» **To do**
Identify and copy all lines of the material where the string "materials" is found.

» **Dataset excerpt**
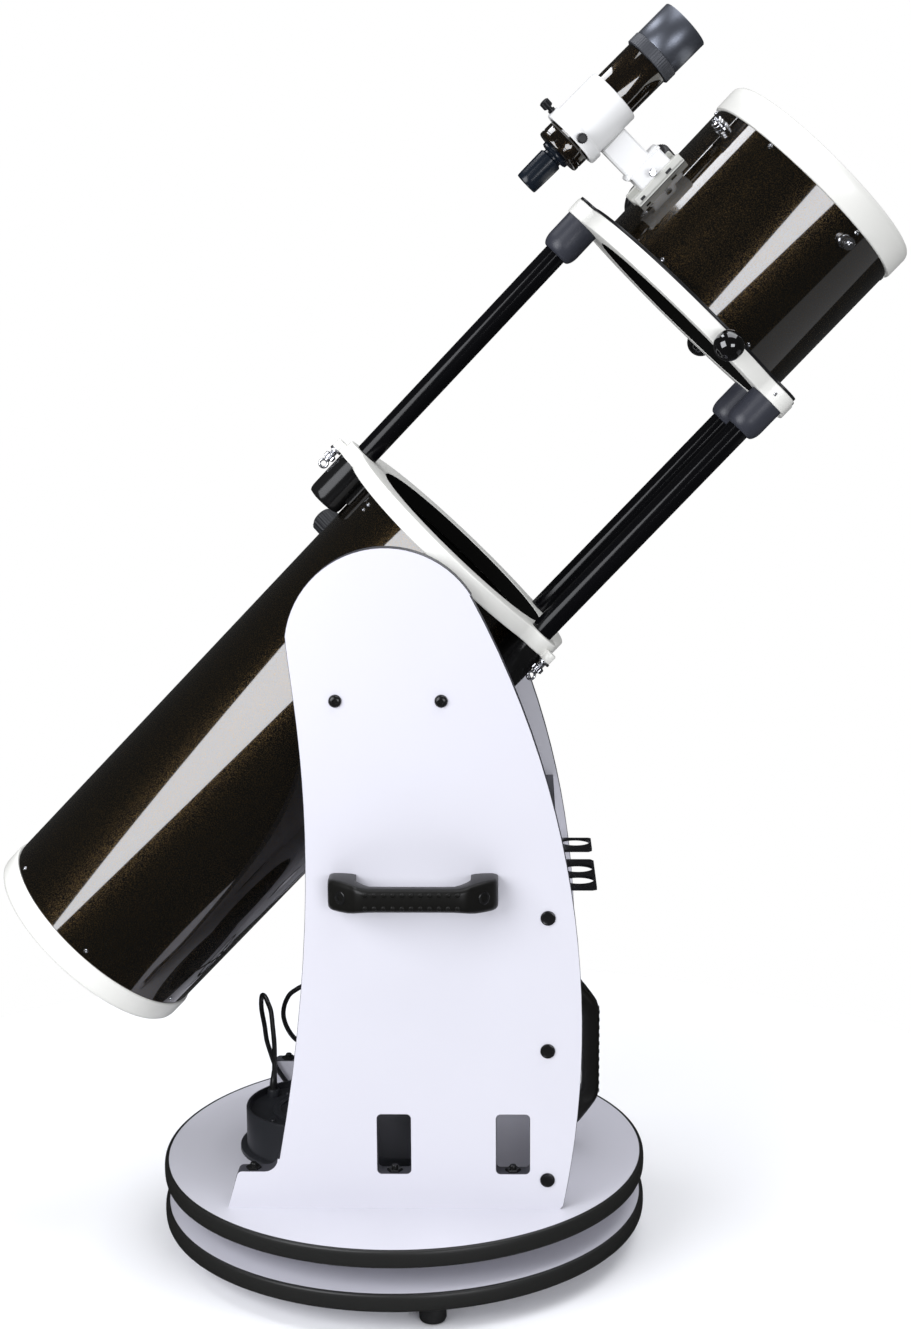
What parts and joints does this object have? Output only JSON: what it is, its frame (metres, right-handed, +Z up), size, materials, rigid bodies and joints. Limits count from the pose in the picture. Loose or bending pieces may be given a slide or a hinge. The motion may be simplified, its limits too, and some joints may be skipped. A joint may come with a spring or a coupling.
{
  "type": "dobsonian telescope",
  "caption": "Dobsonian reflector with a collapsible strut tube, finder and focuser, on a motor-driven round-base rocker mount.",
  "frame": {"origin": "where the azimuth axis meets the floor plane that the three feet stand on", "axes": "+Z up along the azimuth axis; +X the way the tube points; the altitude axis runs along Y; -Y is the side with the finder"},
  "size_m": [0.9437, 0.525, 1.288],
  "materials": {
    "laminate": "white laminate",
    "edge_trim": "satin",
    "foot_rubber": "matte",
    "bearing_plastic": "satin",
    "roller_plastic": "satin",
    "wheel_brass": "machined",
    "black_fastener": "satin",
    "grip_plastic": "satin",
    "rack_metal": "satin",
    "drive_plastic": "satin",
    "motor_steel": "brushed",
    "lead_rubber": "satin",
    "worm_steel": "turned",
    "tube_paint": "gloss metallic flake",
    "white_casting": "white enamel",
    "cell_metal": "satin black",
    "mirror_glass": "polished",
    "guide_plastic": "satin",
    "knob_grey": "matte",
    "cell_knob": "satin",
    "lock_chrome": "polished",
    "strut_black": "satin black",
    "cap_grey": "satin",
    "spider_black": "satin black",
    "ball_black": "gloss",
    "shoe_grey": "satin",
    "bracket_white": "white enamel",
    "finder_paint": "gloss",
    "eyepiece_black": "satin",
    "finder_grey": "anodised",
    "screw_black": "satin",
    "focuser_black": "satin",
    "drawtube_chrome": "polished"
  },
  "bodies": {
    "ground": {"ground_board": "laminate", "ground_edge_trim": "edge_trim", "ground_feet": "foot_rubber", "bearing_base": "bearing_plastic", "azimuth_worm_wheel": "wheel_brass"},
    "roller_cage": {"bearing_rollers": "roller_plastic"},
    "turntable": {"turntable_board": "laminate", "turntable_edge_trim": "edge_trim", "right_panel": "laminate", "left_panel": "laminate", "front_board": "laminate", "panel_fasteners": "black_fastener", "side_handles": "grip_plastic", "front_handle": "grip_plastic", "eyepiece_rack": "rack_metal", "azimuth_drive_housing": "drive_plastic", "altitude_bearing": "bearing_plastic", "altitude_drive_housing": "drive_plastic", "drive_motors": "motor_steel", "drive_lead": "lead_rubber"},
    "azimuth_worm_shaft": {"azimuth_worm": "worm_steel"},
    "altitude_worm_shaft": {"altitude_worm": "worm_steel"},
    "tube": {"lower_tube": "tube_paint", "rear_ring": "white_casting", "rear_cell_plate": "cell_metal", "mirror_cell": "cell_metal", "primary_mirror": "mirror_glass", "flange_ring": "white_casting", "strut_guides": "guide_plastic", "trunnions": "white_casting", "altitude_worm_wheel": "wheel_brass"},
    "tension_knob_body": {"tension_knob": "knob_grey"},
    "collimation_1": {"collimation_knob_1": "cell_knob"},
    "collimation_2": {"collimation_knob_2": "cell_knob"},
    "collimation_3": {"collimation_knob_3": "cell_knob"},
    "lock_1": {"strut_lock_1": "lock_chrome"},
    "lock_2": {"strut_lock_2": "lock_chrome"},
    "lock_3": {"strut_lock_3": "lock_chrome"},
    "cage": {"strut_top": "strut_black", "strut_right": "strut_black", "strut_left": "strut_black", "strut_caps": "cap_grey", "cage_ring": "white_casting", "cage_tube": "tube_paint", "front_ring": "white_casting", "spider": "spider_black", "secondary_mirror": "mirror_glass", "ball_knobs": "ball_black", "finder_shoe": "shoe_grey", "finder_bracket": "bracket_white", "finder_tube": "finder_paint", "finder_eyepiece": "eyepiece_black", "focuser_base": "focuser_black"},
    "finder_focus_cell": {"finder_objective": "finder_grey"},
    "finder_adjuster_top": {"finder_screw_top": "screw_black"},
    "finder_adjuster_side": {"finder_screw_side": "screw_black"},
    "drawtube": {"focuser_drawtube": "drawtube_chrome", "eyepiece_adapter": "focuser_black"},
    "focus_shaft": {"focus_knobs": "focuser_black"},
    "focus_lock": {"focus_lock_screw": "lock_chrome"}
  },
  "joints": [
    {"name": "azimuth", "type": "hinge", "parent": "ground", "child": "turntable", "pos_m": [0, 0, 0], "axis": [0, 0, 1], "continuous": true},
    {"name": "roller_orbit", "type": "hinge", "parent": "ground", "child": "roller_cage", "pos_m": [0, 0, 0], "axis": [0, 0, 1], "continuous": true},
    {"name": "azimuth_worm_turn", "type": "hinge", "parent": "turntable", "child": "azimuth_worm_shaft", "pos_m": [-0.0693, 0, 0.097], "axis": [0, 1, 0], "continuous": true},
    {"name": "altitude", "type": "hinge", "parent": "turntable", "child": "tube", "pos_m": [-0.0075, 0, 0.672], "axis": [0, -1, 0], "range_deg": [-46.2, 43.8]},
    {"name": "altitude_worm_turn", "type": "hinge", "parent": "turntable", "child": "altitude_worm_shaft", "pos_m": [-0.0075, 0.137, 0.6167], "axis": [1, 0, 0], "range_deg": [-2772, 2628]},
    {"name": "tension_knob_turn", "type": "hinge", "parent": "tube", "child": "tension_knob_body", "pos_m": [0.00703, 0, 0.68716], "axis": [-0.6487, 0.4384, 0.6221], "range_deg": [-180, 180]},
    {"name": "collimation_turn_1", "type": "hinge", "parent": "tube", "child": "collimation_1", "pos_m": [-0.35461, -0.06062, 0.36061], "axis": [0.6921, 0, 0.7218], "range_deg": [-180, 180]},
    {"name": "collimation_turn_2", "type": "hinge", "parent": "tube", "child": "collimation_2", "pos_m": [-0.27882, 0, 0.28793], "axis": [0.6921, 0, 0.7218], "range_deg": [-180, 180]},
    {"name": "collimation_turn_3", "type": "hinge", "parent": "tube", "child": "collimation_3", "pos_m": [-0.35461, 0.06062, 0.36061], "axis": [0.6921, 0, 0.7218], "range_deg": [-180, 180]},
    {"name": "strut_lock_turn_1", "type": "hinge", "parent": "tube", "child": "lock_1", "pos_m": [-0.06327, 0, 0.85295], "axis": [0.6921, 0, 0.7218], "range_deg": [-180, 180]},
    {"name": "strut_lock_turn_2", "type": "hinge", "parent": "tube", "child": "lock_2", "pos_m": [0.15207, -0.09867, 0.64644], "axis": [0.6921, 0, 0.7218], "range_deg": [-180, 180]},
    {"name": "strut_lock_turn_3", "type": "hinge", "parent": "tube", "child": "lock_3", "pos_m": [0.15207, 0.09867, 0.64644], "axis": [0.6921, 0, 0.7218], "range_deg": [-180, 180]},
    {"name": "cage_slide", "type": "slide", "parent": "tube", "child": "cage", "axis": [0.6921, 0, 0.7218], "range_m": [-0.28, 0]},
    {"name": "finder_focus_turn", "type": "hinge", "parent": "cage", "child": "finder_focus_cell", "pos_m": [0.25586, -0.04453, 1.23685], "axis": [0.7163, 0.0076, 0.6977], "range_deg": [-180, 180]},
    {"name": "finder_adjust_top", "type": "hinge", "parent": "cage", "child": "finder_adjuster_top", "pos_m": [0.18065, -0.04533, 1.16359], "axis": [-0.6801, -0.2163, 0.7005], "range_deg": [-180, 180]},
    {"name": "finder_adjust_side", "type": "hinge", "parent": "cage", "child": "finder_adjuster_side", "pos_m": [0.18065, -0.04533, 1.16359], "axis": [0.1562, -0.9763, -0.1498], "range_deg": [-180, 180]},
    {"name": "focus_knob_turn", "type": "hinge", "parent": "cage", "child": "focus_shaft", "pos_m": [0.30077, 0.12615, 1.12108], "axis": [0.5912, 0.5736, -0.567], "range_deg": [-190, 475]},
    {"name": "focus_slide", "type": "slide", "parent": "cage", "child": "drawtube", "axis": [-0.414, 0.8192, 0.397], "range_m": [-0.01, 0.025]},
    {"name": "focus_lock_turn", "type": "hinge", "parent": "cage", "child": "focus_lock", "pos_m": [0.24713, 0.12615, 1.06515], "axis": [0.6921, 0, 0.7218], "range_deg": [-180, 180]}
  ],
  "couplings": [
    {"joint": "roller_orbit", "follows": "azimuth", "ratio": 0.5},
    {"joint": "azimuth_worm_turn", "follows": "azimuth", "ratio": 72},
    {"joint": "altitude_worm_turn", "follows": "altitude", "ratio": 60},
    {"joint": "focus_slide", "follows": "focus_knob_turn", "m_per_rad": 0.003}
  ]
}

» **Complete response**
What parts and joints does this object have? Output only JSON: what it is, its frame (metres, right-handed, +Z up), size, materials, rigid bodies and joints. Limits count from the pose in the picture. Loose or bending pieces may be given a slide or a hinge. The motion may be simplified, its limits too, and some joints may be skipped. A joint may come with a spring or a coupling.
  "materials": {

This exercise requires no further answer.